The following year, in his third and final encyclical, Caritas in Veritate, Benedict wrote that the inseparable connection between the unitive and procreative meaning of sexuality “is not a question of purely individual morality: Humanae Vitae indicates the strong links between life ethics and social ethics, ushering in a new area of magisterial teaching” (15).

• In January 2015, months after beatifying Paul VI, Pope Francis spoke at a meeting with families in Manila, Philippines. “The family is threatened by growing efforts on the part of some to redefine the very institution of marriage, by relativism, by the culture of the ephemeral, by a lack of openness to life,” he said. “Blessed Paul VI,” he added, “had a broader vision: he looked at the peoples of the earth and he saw the threat of families being destroyed for lack of children. Paul VI was courageous; he was a good pastor and he warned his flock of the wolves who were coming.”

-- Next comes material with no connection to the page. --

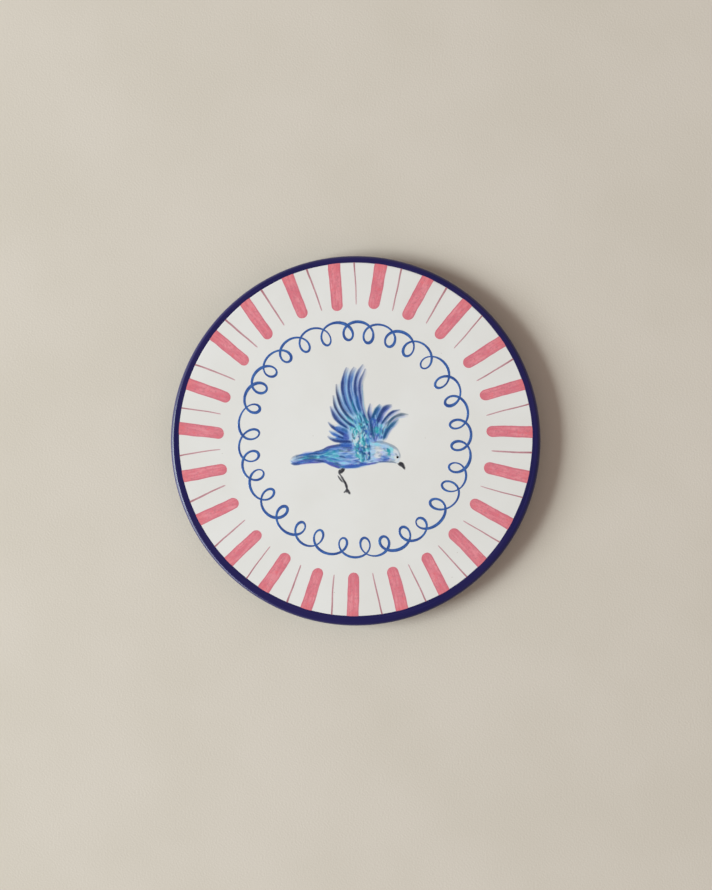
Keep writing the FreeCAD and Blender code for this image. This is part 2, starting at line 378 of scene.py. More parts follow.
def bareClay(name):
    # biscuit clay with fine grit
    material, tree, shader = newMaterial(name)
    where = place(tree, "ShaderNodeTexCoord").outputs["Object"]
    broad = noise(tree, where, 60.0, 3.0)
    grit = noise(tree, where, 1600.0, 3.0, 0.7)
    colour = blendTones(tree, ramp(tree, broad, 0.3, 0.7), tone(206, 182, 152), tone(190, 160, 128))
    colour = blendTones(tree, ramp(tree, grit, 0.6, 0.75, 0.0, 0.5), colour, tone(150, 122, 96))
    feed(tree, shader, {"Base Color": colour, "Roughness": ramp(tree, grit, 0.2, 0.8, 0.75, 0.95),
                        "Normal": bumped(tree, calc(tree, "MULTIPLY", grit, 0.00006))})
    return material


def footGlaze(name, stopHeight):
    # glaze on the walls of the foot, wiped off the face that stands on the kiln shelf
    material, tree, shader = newMaterial(name)
    where = place(tree, "ShaderNodeTexCoord").outputs["Object"]
    axes = place(tree, "ShaderNodeSeparateXYZ", {"Vector": where}).outputs
    wander = noise(tree, where, 90.0, 3.0)
    grit = noise(tree, where, 1600.0, 3.0, 0.7)
    level = calc(tree, "MULTIPLY_ADD", wander, 0.0012, calc(tree, "SUBTRACT", axes[2], 0.0006))
    glazed = ramp(tree, level, stopHeight - 0.00008, stopHeight + 0.00008)
    toast = calc(tree, "MULTIPLY", ramp(tree, level, stopHeight - 0.0007, stopHeight), 0.6)
    clay = blendTones(tree, ramp(tree, grit, 0.35, 0.75), tone(208, 186, 156), tone(180, 152, 122))
    clay = blendTones(tree, toast, clay, tone(160, 112, 74))
    body = useGroup(tree, glazeBody, {**faceGround, "Cloud Tone": tone(206, 202, 190), "Speck Share": 0.3})
    colour = blendTones(tree, glazed, clay, body["Color"])
    dull = place(tree, "ShaderNodeMix", {0: glazed, 2: 0.88, 3: body["Roughness"]}).outputs[0]
    height = calc(tree, "MULTIPLY_ADD", glazed, 0.00012, calc(tree, "MULTIPLY", grit, 0.00004))
    feed(tree, shader, {"Base Color": colour, "Roughness": dull, "Normal": bumped(tree, height)})
    return material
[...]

In his encyclical Laudato Si’ several months later, Francis underscored the importance of the family and observed that the moral law is “inscribed in our nature.” A genuine “human ecology,” he stated, requires that a person accept his or her body as a gift and respect “its fullest meaning.” Conversely, “Thinking that we enjoy absolute power over our own bodies turns, often subtly, into thinking that we enjoy absolute power over creation” (155).